Dispersion of the mass accuracy in a MALDI image (TOF TOF analyser)

Abstract
Mass spectrometry (MS) coupled with matrix assisted laser desorption ionization (MALDI) is a powerful technique which allows spatial localization of ions of interest. Indeed, MALDI imaging (MSI) leads to the acquisition of an image of a sample deposited on a conductive slide where each “pixel” contains a mass spectrum. An “average” spectrum results from the compilation of the individual mass spectra. Mass selected (m/z) images can be reconstructed by software.
The analysis of lipids in MSI is a present challenge. Lipids form a very large group of small molecules (<1,000 Da) classified into 8 classes which contain isobaric compounds present in biologically relevant samples. In order to identify each detected lipid, the exact mass with a maximum error of 10 ppm and a full width at middle height (FWHM) resolving power of at least 80,000 (at 800 Da) are usually required for MS analysis.
The RapifleX™ (Bruker Daltonics) is a MALDI-TOF-TOF spectrometer specially designed for MSI. It allows a faster image acquisition than previous MALDI MSI generations.
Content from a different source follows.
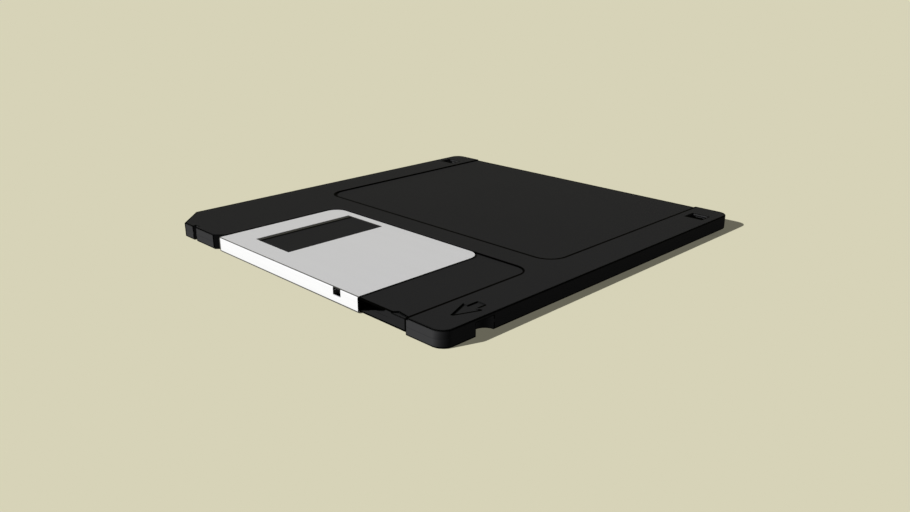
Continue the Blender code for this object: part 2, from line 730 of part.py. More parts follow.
def shutter(material):
    """The folded sheet is swept along X with some to spare, thickened, then trimmed, pierced and lanced."""
    shape = bmesh.new()
    start = SHUTTER_LEFT - CUT_REACH
    points = [shape.verts.new((start, y, z)) for y, z in shutter_profile()]
    edges = [shape.edges.new(pair) for pair in zip(points, points[1:])]
    swept = bmesh.ops.extrude_edge_only(shape, edges=edges)
    moved = [part for part in swept["geom"] if isinstance(part, bmesh.types.BMVert)]
    bmesh.ops.translate(shape, verts=moved, vec=(SHUTTER_WIDTH + 2 * CUT_REACH, 0.0, 0.0))
    body = mesh_object("shutter", shape, PIECES)
    thicken = body.modifiers.new("sheet", "SOLIDIFY")
    thicken.thickness = SHEET
    thicken.offset = 0.0
    thicken.use_even_offset = True

    outline = rounded_back(SHUTTER_LEFT, SHUTTER_RIGHT, FRONT - CUT_REACH, SHUTTER_BACK,
                           SHUTTER_CORNER_RADIUS)
    combine(body, flat_solid("shutter_trim", [outline], -CUT_REACH, TOP + CUT_REACH), "INTERSECT")
    window = box("shutter_window", (WINDOW_LEFT, WINDOW_FRONT, -CUT_REACH),
                 (WINDOW_LEFT + WINDOW_WIDTH, WINDOW_BACK + WINDOW_BACK_SPARE, TOP + CUT_REACH))
    cut(body, window)
    lance = box("shutter_lance", (TAB_LEFT, FLANGE_FRONT - CUT_REACH, TAB_LOW - TAB_KERF),
                (TAB_LEFT + TAB_LENGTH, FLANGE_BACK + SHEET, TOP - SHUTTER_SINK - SHEET))
    cut(body, lance)
    tab = box("shutter_tab", (TAB_LEFT - SHEET, FLANGE_FRONT + SHEET / 4, TAB_LOW),
              (TAB_LEFT, FLANGE_BACK + TAB_LENGTH, TAB_HIGH))
    join(body, tab)
    finish(body, material)
    return body


# Disc, hub and linings

def magnetic_disk(material):
    body = ring("magnetic_disk", DISC_BORE, DISC_RADIUS, DISC_LOW, DISC_HIGH, PIECES)
    finish(body, material)
    return body


def hub(material):
    """A stamped cup: its plate hangs in the case's opening, and its flange lies on the glue ring."""
    inner = HUB_RADIUS - HUB_SHEET
    profile = [
        (0.0, HUB_PLATE_TOP),
        (inner, HUB_PLATE_TOP),
        (inner, HUB_FLANGE_HIGH),
        (HUB_FLANGE_RADIUS, HUB_FLANGE_HIGH),
        (HUB_FLANGE_RADIUS, HUB_FLANGE_LOW),
        (HUB_RADIUS, HUB_FLANGE_LOW),
        (HUB_RADIUS, HUB_SINK + HUB_FILLET),
        (HUB_RADIUS - HUB_FILLET, HUB_SINK),
        (0.0, HUB_SINK),
    ]
    body = turned("hub", profile, ROUND_STEPS, PIECES)
    half = HUB_SQUARE / 2
    low, high = HUB_SINK - CUT_REACH, HUB_PLATE_TOP + HUB_SHEET
    cut(body, box("hub_square", (-half, -half, low), (half, half, high)))
    long_half, short_half = DRIVE_SLOT_LENGTH / 2, DRIVE_SLOT_WIDTH / 2
    cut(body, box("drive_slot", (-long_half, DRIVE_SLOT_RADIUS - short_half, low),
                  (long_half, DRIVE_SLOT_RADIUS + short_half, high)))
    finish(body, material)
    return body


def hub_adhesive_ring(material):
    body = ring("hub_adhesive_ring", DISC_BORE + GLUE_MARGIN, HUB_FLANGE_RADIUS - GLUE_MARGIN,
                GLUE_LOW, GLUE_HIGH, PIECES)
    finish(body, material)
    return body


def liner(name, low, material):
    """A ring of non-woven cloth with the slot for the heads cut in from its rim."""
    body = ring(name, LINER_BORE, LINER_RADIUS, low, low + LINER_THICKNESS, PIECES)
    half = HEAD_WINDOW_WIDTH / 2 + LINER_SLOT_MARGIN
    slot = box(name + "_slot", (-half, -LINER_RADIUS - CUT_REACH, low - CUT_REACH),
               (half, WINDOW_BACK + LINER_SLOT_MARGIN, low + CUT_REACH))
    cut(body, slot)
    finish(body, material)
    return body


def liner_lifter(material):
    """A thin leaf, lanced on three sides, that lies pressed flat in its pocket under the lower liner."""
    low = FLOOR - LIFTER_THICKNESS
    middle_x = LIFTER_LEFT + LIFTER_WIDTH / 2
    middle_y = -LIFTER_BACK - LIFTER_LENGTH / 2
    outline = centred_rectangle(middle_x, middle_y, LIFTER_WIDTH, LIFTER_LENGTH)
    body = flat_solid("liner_lifter", [outline], low, FLOOR, PIECES)
    outer_x = LIFTER_WIDTH / 2 - LIFTER_FRAME
    outer_y = LIFTER_LENGTH / 2 - LIFTER_FRAME
    inner_x, inner_y = outer_x - LIFTER_SLIT, outer_y - LIFTER_SLIT
    slit = [
        (middle_x - outer_x, middle_y + outer_y),
        (middle_x - outer_x, middle_y - outer_y),
        (middle_x + outer_x, middle_y - outer_y),
        (middle_x + outer_x, middle_y + outer_y),
        (middle_x + inner_x, middle_y + outer_y),
        (middle_x + inner_x, middle_y - inner_y),
        (middle_x - inner_x, middle_y - inner_y),
        (middle_x - inner_x, middle_y + outer_y),
    ]
    cut(body, flat_solid("lifter_slit", [slit], low - CUT_REACH, FLOOR + CUT_REACH))
    finish(body, material)
    return body


def wear_button(material):
    """The pad that the hub's plate runs under."""
    profile = [
        (0.0, BUTTON_HIGH),
        (BUTTON_RADIUS, BUTTON_HIGH),
        (BUTTON_RADIUS, BUTTON_LOW + BUTTON_THICKNESS / 2),
        (BUTTON_RADIUS - BUTTON_THICKNESS / 2, BUTTON_LOW),
        (0.0, BUTTON_LOW),
    ]
    body = turned("wear_button", profile, SMALL_ROUND_STEPS, PIECES)
    finish(body, material)
    return body


# Write-protect slider

def write_protect_slider(material):
    """A block over the floor, wider than its slot, with a grooved tongue that is pushed from below."""
    front, back = slider_ends()
    half = HOLE_WIDTH / 2
    body = box("write_protect_slider",
               (HOLE_X - half - SLIDER_RAIL, front, FLOOR + SLIDER_LIFT),
               (HOLE_X + half + SLIDER_RAIL, back, CEILING - SLIDER_LIFT), PIECES)
    tongue = half - SLIDER_CLEARANCE
    join(body, box("slider_tongue", (HOLE_X - tongue, front + SLIDER_TAPER, SLIDER_SINK),
                   (HOLE_X + tongue, back - SLIDER_TAPER, FLOOR + SLIDER_LIFT + JOIN_LAP)))
    pitch = (back - front) / (THUMB_GROOVES + 1)
    for number in range(THUMB_GROOVES):
        y = front + pitch * (number + 1)
        cut(body, box(f"thumb_groove_{number}",
                      (HOLE_X - half, y - THUMB_GROOVE_WIDTH / 2, SLIDER_SINK - CUT_REACH),
                      (HOLE_X + half, y + THUMB_GROOVE_WIDTH / 2, SLIDER_SINK + THUMB_GROOVE_DEPTH)))
    finish(body, material)
    return body


# Shutter spring

def heading(vector):
    return math.atan2(vector.y, vector.x)


def spring_route():
    """The wire from the shutter's tab, round the floating coil and on to the case, as 3-D points."""
    anchor, tip = SPRING_ANCHOR, SPRING_TIP
    middle = (anchor.x + tip.x) / 2
    reach = RIB_INNER + RIM_RIB + COIL_FROM_RIB + WIRE_RADIUS + COIL_RADIUS
    centre = Vector((middle, -math.sqrt(reach ** 2 - middle ** 2)))
    lean = math.acos(COIL_RADIUS / (anchor - centre).length)
    start = heading(tip - centre) - lean
    end = heading(anchor - centre) + lean
    sweep = (start - end) % (2 * math.pi) + 2 * math.pi * COIL_TURNS
    lowest = FLOOR + WIRE_RADIUS + WIRE_CLEARANCE
    highest = CEILING - WIRE_RADIUS - WIRE_CLEARANCE
    steps = math.ceil(COIL_STEPS * sweep / (2 * math.pi))
    route = [(tip.x, tip.y, highest)]
    for step in range(steps + 1):
        share = step / steps
        angle = start - sweep * share
        route.append((centre.x + COIL_RADIUS * math.cos(angle), centre.y + COIL_RADIUS * math.sin(angle),
                      highest + (lowest - highest) * share))
    route.append((anchor.x, anchor.y, lowest))
    return route


def shutter_spring(material):
    curve = bpy.data.curves.new("shutter_spring", "CURVE")
    curve.dimensions = "3D"
    curve.bevel_depth = WIRE_RADIUS
    curve.bevel_resolution = 2
    curve.use_fill_caps = True
    route = spring_route()
    spline = curve.splines.new("POLY")
    spline.points.add(len(route) - 1)
    for point, place in zip(spline.points, route):
        point.co = (*place, 1.0)
    drawn = bpy.data.objects.new("spring_wire", curve)
    TOOLS.objects.link(drawn)
    body = meshed("shutter_spring", drawn, PIECES)
    finish(body, material)
    return body


# The whole cartridge

def moved_by(name, place, children):
    """An empty on a joint's axis, which carries the pieces that move with it."""
    axis = bpy.data.objects.new(name, None)
    axis.location = place
    PIECES.objects.link(axis)
    for child in children:
        child.parent = axis
        child.matrix_parent_inverse = Matrix.Translation(place).inverted()


def build():
    black = new_material("black_plastic", (0.022, 0.022, 0.023), 0.55)
    steel = new_material("shutter_steel", (0.60, 0.60, 0.60), 0.38, 1.0)
    stamped = new_material("hub_steel", (0.52, 0.52, 0.53), 0.30, 1.0)
    wire = new_material("spring_wire", (0.45, 0.45, 0.46), 0.35, 1.0)
    film = new_material("magnetic_film", (0.045, 0.030, 0.024), 0.30)
    cloth = new_material("liner_cloth", (0.80, 0.80, 0.78), 0.95)
    leaf = new_material("lifter_film", (0.70, 0.72, 0.72), 0.30)
    glue = new_material("glue", (0.75, 0.72, 0.60), 0.60)
    slippery = new_material("button_plastic", (0.85, 0.85, 0.83), 0.35)

    upper_shell(black)
    lower_shell(black)
    slide = shutter(steel)
    shutter_spring(wire)
    tab = write_protect_slider(black)
    film_disk = magnetic_disk(film)
    cup = hub(stamped)
    glue_ring = hub_adhesive_ring(glue)
    liner("upper_liner", CEILING - SEAT_GAP - LINER_THICKNESS, cloth)
    liner("lower_liner", FLOOR + SEAT_GAP, cloth)
    liner_lifter(leaf)
    wear_button(slippery)

    moved_by("shutter_slide", ((SHUTTER_LEFT + SHUTTER_RIGHT) / 2, FLANGE_FRONT, MIDDLE), [slide])
    moved_by("disk_spin", (0.0, 0.0, MIDDLE), [film_disk, cup, glue_ring])
    moved_by("write_protect_slide", (HOLE_X, HOLE_Y, MIDDLE), [tab])


build()
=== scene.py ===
"""Looks, light and camera for the floppy disk, in metres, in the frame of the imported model."""

import math

import bpy
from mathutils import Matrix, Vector


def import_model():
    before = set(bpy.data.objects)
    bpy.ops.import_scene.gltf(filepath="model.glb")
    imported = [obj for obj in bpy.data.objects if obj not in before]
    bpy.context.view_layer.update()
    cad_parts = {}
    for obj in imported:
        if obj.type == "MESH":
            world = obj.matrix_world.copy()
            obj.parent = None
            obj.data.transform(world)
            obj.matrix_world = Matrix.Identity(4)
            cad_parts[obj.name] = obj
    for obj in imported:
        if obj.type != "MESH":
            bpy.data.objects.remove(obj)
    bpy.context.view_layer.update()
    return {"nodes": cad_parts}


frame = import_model()
nodes = frame["nodes"]

MM = 0.001


def mm(*values):
    """Values in millimetres, as a tuple in metres."""
    return tuple(value * MM for value in values)


def corners(*values):
    """Two corners of a box, from the lowest and then the highest x, y and z in millimetres."""
    scaled = mm(*values)
    return scaled[:3], scaled[3:]


# Light in the photograph: a sun over the front left, and an even fill
SUN_DIRECTION = Vector((-2.17, -5.87, 3.30)).normalized()
SUN_SHARE = 0.80
SUN_SPREAD = math.radians(0.6)
FILL_SHARE = 0.20

# Camera, solved from the straight edges in the photograph
CAMERA_PLACE = mm(129.02, -128.10, 57.53)
CAMERA_TILT = math.radians(70.525)
CAMERA_TURN = math.radians(45.032)
CAMERA_LENS = 32.12
CAMERA_SENSOR = 36.0
CAMERA_NEAR = 0.005
CAMERA_FAR = 50.0

# Half of the floor's width, and how far the floor lies under the object
FLOOR_HALF = 6.0
FLOOR_DROP = 0.02 * MM

# Linear colours
WHITE = (1.0, 1.0, 1.0)
FLOOR_COLOUR = (0.679, 0.651, 0.479)
BLACK_PLASTIC = (0.0162, 0.0162, 0.0166)
# Painted shade: the slider, down in its hole, painted darker than the case's black
SLIDER_BLACK_PAINTED_SHADE = (0.0030, 0.0030, 0.0031)
# Painted shade: the black of the dark lines along edges and inside the hollows
PAINTED_SHADE_BLACK = (0.0002, 0.0002, 0.0002)
SHUTTER_TOP = (0.573, 0.577, 0.618)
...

Single spectra usually provide narrow peak width but the mass accuracies mainly depend on the location of the sample on the conductive slide. This results in an apparent loss of mass resolving power and mass accuracy in the averaged spectrum, decreasing so the efficiency of lipid identification. Full image acquisition is then affected and shows a significant dispersion of the resolving power and mass accuracy depending on the topology of the analyzed surface.
The ionization of the molecules of interest requires the presence of small organic molecules able to absorb the wavelength of the laser, called matrix. The mode of deposition (e.g. spray or sublimation), the nature of the matrix, the composition of the solvents, and the temperature greatly affect the shape of the matrix crystals. The size of the crystals also affects the maximum lateral resolution of an image and the homogeneity of matrix deposition assures a steady mass accuracy. The deposition method also influences the efficiency of co-crystallization of the matrix with the sample and determines the ionization efficiency of the ion of interest. The application of matrix is therefore a critical step affecting the quality of the image.
In this work, we used MALDI images to map the dispersion of the mass accuracy according to the dimensions of the crystals. This allows a rapid evaluation of the best operating conditions to reach an optimum mass accuracy and resolving power on the whole image using first authentic lipid standard, then real sample such as dried blood spots.
This work is funded by the Interreg Eurlipids project.